If you are in small claims court, this should be fairly straight forward - the court hears argument from both sides and allows you to present your arguments informally. I would still recommend getting a contractor or other building tradesman to act as an expert but it is not absolutely mandatory.
If you are in general civil court - expect the process to be more formal, and you will definitely want to have an expert on your side.
They can sue now, even though it has only been a short time (likewise, you can also sue, even though it has only been a short time).
You can get a lawyer if you want to (this really isn't a big enough claim to warrant a contingency fee - where the lawyer advances their services and costs of litigation for a portion of your recovery (even at 40%, if the damages are $5,000.00, the attorney is not going to be able to represent you for a possible recovery of $2,000.00). But if this matter is a small claims case, these are designed for you to represent yourself (without a lawyer).
If your damages are greater - you may want to look for a lawyer.

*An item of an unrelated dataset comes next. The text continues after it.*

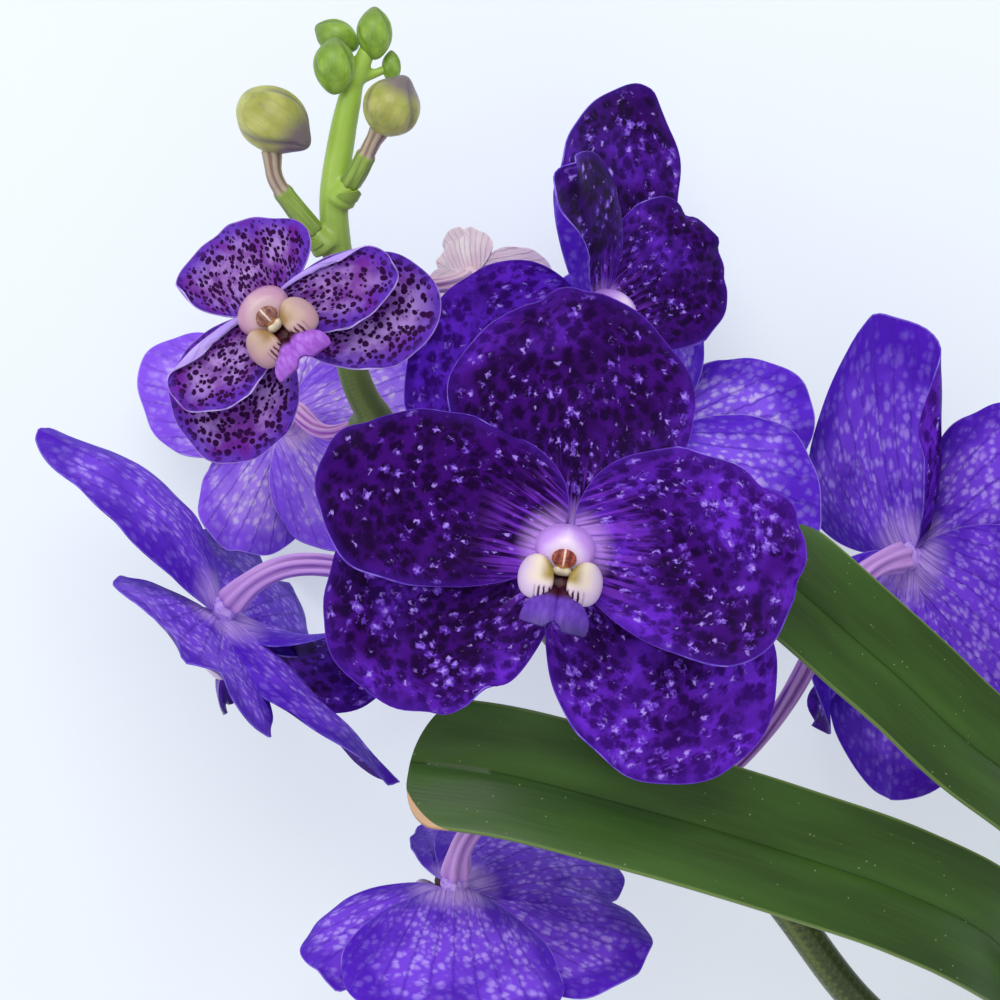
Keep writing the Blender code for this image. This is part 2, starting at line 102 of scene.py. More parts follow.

Short of filing a lawsuit, you can try to mediate the dispute with them - contact your local bar association and request referrals to mediators, a third party neutral can often help you reach a mutually agreeable resolution. Use the bar association's referrals to contact a mediator or two, the mediator will then contact the other party to set up a mediation session, and you can go from there - hopefully resulting in a formal or written settlement agreement, and save yourself the time and expense of litigation.